# Call Making



## Cole62895 (Nov 14, 2012)

Hi all

I want to get into making calls. I don't have a lathe, or easy access to one, I do however have a dremel tool. What kinds of materials do I need to get started on making basics. I have bought a few calls, but I always like to use something that I have made. Can the whole call be wood?

Thanks

Cole


----------



## Weasel (Jun 18, 2012)

All but the reed can be wood. I made my first wood calls with a Dremel type tool.

This one is a piece of poplar and was made with a Dremel type tool and sandpaper.










Antler and cow or buffalo horn can be used and they make great calls.
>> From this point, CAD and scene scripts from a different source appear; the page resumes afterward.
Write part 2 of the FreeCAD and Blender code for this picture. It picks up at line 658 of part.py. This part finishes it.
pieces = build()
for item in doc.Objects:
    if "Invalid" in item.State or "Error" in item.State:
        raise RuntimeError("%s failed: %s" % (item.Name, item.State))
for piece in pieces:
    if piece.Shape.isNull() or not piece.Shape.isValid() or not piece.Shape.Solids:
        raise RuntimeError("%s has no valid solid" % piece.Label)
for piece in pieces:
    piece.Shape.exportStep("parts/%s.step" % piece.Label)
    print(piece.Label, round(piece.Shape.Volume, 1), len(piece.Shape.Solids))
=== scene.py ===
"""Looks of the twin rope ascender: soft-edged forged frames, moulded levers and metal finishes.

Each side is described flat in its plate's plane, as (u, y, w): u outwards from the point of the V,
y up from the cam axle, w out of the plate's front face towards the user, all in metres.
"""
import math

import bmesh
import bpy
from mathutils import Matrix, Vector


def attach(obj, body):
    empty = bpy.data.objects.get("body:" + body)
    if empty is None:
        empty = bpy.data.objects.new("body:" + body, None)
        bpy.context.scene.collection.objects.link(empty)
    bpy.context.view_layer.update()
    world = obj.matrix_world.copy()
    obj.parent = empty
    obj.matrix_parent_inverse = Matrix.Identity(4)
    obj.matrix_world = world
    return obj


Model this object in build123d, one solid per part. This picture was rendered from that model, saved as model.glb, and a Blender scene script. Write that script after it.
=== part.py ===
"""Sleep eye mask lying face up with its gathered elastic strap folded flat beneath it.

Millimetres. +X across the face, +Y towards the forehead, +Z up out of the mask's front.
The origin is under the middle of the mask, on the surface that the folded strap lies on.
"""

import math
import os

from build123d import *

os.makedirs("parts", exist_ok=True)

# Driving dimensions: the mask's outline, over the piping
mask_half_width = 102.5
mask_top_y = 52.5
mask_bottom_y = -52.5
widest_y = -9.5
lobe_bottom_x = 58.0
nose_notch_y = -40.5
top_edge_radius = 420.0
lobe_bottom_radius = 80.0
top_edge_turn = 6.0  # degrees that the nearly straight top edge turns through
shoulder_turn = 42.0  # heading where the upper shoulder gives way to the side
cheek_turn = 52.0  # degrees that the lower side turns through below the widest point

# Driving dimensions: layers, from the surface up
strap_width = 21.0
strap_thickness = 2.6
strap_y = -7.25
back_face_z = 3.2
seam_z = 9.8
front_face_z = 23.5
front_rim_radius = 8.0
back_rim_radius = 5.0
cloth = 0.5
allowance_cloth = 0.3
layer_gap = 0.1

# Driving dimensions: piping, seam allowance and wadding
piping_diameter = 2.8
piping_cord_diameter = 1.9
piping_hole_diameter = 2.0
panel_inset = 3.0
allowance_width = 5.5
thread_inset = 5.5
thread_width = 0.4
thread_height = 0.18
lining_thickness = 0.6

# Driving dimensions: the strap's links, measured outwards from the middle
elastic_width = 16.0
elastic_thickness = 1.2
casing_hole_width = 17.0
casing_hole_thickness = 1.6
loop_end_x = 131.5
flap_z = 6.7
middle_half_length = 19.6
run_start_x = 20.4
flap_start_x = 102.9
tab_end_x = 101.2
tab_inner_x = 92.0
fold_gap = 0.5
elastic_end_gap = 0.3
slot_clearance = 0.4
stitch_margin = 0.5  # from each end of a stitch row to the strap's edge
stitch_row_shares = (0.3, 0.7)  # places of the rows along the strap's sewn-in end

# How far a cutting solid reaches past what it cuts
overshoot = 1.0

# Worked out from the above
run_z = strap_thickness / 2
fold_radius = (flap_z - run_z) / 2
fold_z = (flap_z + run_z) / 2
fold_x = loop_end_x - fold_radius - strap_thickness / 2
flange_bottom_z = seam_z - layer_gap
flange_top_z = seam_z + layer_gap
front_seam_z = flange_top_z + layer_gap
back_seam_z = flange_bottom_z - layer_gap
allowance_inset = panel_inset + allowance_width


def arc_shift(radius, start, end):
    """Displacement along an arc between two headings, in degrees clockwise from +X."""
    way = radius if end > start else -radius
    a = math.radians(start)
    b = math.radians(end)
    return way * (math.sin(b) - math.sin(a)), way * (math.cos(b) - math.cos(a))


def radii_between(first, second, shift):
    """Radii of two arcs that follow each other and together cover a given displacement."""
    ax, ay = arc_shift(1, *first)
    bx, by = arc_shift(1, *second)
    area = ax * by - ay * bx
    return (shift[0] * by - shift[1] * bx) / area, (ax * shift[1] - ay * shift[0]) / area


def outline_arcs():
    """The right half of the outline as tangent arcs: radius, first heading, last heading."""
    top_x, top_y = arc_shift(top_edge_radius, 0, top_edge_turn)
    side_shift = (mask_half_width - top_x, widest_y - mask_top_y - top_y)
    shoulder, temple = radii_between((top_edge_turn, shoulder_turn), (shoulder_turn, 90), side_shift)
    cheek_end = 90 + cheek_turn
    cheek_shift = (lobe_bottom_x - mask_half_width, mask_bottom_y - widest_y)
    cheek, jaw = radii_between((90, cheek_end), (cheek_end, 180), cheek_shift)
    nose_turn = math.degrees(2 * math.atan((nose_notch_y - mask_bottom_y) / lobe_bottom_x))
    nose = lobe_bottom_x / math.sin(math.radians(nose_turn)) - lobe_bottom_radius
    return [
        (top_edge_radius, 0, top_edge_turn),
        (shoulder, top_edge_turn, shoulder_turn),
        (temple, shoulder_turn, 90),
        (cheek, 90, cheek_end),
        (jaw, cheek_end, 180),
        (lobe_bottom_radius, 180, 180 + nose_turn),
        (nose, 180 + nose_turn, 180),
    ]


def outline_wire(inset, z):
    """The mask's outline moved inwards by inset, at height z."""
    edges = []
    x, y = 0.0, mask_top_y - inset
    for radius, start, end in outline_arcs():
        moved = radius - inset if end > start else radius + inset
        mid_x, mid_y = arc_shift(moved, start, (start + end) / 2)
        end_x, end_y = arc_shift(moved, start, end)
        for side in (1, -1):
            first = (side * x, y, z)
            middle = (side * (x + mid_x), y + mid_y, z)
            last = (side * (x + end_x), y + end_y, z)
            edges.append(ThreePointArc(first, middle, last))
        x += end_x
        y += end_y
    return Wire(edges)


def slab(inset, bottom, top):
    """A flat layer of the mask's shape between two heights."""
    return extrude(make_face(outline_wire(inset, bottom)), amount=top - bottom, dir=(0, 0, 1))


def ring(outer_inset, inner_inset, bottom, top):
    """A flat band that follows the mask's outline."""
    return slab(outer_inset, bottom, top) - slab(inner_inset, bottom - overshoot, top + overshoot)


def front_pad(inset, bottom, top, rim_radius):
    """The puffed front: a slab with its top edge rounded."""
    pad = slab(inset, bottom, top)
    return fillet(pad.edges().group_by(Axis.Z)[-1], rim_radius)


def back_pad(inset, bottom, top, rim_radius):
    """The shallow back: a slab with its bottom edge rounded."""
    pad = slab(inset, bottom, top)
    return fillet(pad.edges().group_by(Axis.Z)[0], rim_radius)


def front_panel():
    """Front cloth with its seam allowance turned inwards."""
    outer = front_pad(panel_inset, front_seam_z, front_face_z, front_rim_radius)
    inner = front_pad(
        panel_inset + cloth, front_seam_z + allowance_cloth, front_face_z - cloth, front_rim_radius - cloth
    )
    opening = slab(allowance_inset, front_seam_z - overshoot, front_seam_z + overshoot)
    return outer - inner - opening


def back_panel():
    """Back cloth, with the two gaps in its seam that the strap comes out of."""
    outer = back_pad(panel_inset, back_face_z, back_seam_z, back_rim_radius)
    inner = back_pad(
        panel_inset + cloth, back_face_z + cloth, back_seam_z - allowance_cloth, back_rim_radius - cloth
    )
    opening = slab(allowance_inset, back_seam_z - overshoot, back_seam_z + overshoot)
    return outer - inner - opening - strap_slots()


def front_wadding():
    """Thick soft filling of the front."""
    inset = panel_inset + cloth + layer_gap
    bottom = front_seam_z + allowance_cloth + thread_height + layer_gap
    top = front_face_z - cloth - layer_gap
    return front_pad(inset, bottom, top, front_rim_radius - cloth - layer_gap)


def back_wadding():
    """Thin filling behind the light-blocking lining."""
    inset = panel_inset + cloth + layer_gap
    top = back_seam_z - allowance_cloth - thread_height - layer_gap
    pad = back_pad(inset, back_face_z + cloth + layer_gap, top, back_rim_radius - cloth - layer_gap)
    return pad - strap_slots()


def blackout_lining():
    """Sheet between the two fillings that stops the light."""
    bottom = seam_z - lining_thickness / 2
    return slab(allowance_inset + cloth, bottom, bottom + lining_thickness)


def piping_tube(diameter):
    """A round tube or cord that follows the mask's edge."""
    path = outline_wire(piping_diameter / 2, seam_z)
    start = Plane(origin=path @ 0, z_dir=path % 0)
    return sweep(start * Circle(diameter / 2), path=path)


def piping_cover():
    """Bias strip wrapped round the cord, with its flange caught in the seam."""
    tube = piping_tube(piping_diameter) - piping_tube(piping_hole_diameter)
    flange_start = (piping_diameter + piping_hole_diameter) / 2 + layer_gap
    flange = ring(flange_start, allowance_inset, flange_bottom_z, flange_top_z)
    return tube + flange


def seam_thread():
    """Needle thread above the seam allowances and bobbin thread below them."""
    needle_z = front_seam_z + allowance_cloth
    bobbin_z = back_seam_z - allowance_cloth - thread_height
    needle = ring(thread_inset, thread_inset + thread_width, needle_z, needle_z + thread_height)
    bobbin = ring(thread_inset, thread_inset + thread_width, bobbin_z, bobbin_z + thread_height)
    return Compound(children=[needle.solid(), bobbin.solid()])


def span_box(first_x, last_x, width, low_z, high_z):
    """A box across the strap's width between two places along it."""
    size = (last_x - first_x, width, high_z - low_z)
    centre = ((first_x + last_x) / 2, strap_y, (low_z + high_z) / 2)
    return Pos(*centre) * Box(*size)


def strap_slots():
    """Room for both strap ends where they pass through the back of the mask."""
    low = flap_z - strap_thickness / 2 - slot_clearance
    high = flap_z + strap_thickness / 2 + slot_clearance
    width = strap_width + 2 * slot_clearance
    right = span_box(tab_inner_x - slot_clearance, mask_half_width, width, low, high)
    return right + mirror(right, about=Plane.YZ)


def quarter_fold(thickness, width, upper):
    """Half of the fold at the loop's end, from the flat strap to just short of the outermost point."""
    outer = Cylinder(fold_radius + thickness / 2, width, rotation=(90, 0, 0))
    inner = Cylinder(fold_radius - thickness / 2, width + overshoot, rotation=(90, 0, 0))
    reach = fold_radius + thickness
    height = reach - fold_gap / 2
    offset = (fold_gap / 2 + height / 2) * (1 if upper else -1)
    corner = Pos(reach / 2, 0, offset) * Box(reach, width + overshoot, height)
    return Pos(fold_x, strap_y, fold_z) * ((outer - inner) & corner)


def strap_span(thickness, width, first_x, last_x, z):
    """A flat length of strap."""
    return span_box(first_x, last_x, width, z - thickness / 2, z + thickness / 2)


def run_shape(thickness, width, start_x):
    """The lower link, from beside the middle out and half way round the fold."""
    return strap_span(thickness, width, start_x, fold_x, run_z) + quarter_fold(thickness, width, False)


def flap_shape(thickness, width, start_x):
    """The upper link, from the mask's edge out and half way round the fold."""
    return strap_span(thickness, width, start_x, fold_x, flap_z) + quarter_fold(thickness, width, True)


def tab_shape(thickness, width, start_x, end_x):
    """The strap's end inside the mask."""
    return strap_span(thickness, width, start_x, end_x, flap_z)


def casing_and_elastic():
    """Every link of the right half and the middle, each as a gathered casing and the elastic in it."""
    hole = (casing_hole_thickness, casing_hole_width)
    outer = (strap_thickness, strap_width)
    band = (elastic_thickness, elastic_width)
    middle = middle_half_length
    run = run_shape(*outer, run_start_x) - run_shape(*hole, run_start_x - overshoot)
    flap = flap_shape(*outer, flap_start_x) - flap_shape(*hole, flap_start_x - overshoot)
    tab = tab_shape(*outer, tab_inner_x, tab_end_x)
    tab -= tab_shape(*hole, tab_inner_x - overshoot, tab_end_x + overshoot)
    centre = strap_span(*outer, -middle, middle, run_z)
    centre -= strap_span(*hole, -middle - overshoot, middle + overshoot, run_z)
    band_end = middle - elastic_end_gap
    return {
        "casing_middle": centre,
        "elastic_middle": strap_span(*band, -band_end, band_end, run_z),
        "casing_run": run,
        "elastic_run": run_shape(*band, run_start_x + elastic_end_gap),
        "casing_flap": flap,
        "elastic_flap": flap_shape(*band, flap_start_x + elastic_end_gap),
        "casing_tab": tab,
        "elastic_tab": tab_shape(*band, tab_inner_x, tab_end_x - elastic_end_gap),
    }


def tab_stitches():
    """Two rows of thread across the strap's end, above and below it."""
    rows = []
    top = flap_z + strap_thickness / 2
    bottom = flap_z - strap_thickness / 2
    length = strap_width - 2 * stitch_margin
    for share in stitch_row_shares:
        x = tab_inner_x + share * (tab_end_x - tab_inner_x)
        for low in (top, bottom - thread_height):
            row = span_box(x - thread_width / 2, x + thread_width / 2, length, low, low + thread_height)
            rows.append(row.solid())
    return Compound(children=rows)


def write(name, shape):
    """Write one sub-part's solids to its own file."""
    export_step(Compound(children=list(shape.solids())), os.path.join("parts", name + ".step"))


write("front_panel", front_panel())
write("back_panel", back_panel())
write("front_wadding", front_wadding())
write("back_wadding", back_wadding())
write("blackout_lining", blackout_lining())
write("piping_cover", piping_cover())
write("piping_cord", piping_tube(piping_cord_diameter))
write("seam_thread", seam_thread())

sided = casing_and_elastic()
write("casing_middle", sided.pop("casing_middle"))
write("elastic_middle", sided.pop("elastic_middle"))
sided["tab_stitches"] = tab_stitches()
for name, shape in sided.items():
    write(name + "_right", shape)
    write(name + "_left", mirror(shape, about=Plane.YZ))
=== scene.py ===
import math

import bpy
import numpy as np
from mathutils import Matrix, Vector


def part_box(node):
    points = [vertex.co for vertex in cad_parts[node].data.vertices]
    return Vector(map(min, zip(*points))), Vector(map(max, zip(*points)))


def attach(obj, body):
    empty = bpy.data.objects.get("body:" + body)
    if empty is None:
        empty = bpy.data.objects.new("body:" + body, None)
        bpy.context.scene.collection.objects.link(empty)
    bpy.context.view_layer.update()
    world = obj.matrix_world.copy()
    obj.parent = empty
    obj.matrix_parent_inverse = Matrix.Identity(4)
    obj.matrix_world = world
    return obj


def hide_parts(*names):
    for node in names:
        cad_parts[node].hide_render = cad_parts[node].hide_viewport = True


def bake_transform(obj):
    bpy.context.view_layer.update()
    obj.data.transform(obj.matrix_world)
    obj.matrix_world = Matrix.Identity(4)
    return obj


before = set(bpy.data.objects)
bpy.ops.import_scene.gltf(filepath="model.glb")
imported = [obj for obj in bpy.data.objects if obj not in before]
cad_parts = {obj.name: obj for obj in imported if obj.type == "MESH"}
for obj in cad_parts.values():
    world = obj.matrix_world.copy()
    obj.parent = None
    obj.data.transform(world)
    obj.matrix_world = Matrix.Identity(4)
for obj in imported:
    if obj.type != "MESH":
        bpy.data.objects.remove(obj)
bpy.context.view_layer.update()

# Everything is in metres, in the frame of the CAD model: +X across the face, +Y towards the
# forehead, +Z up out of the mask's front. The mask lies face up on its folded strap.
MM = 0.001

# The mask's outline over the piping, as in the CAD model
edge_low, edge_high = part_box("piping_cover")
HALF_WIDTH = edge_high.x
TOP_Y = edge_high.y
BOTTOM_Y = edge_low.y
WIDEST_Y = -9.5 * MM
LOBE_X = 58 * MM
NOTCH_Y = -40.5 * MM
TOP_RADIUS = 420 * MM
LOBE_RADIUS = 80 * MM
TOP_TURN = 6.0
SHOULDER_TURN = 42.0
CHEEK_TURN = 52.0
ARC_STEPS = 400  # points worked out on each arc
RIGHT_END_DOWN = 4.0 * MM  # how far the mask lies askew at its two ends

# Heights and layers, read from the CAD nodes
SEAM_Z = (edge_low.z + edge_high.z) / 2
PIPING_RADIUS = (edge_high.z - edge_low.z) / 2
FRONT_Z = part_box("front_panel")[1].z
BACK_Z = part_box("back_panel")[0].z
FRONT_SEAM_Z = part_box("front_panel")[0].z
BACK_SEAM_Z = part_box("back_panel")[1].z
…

or you can use all kinds of stuff to make calls that really work.


----------



## Weasel (Jun 18, 2012)

That little white call at the bottom of the second photo was made from a piece of plastic tubing. An ink pen barrel will work. I used a piece of this plastic for the reed. THe yellow and red things in the bottom photo are soda straws. They are amazingly loud!


----------



## prairiewolf (Feb 19, 2012)

Like weasel said you can almost make a call from any material as long as you can grind, sand or shape the toneboard and then use a thin piece of plastic from a milk jug or clamshell pkg.


----------



## youngdon (Mar 10, 2010)

+1 on what these guys told you. They have a lot of experience making calls and know what they are talking about.


----------